Happy birthday, Sputnik! (Thanks for the Internet)

Fifty years ago, on Oct. 4, 1957, radio-transmitted beeps from the first man-made object to orbit the Earth stunned and frightened the US, and the country's reaction to the "October surprise" changed computing forever.

Walker offers the following projects as examples of DARPA's current research efforts:

  • Computing systems able to assimilate knowledge by being immersed in a situation
  • Universal language translation
  • Realistic agent-based societal simulation environments
  • Networks that design themselves and collaborate with application services to jointly optimize performance
  • Self-forming information infrastructures that automatically organize services and applications
  • Routing protocols that allow computers to choose the best path for traffic, and new methods for route discovery for wide area networks
  • Devices to interconnect an optically switched backbone with metropolitan-level IP networks
  • Photonic communications in a microprocessor having a theoretical maximum performance of 10 TFLOPS (trillion floating-point operations per second)

Farber sits on a computer science advisory board at the NSF, and he says he has been urging the agency to "take a much more aggressive role in high-risk research." He explains, "Right now, the mechanisms guarantee that low-risk research gets funded.
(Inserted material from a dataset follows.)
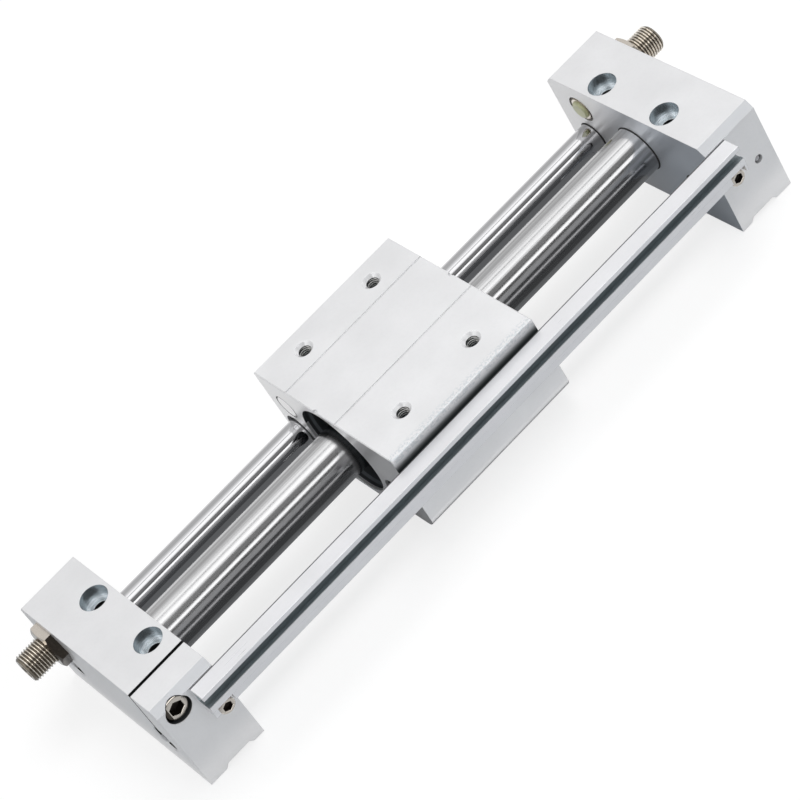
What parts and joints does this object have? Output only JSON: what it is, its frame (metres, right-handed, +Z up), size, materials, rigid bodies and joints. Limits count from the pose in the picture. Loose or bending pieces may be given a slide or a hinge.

It's always, 'How do you know you can do that when you haven't done it?' A program manager is going to tell you, 'Look, a year from now, I have to write a report that says what this contributed to the country. I can't take a chance that it's not going to contribute to the country.' "

A report by the President's Council of Advisors on Science and Technology, released September 10, indicates that at least some in the White House agree. In "Leadership Under Challenge: Information Technology R&D in a Competitive World," John H. Marburger, science advisor to the president, said, "The report highlights in particular the need to ... rebalance the federal networking and IT research and development portfolio to emphasize more large-scale, long-term, multidisciplinary activities and visionary, high-payoff goals."

No help from industry

The US has become the world's leader in IT because of the country's unique combination of government funding, university research, and industrial research and development, says the University of Washington's Lazowska. But just as the government has turned away from long-range research, so has industry, he says.

According to the Committee on Science, Engineering and Public Policy at the National Academy of Sciences, US industry spent more on tort litigation than on research and development in 2001, the last year for which figures are available. And more than 95 percent of that R&D is engineering or development, not long-range research, Lazowska says.

"It's not looking out more than one product cycle; it's building the next release of the product," he says. "The question is, where do the ideas come from that allow you to do that five years from now? A lot of it has come from federally funded university research."

A great deal of fundamental research in IT used to take place at IBM, AT&T and Xerox, but that has been cut way back, Lazowska says. "And of the new companies -- those created over the past 30 years -- only Microsoft is making significant investments that look out more than one product cycle."

Lazowska isn't expecting another event like Sputnik. "But I do think we are likely to wake up one day and find that China and India are producing far more highly qualified engineers than we are. Their educational systems are improving unbelievably quickly."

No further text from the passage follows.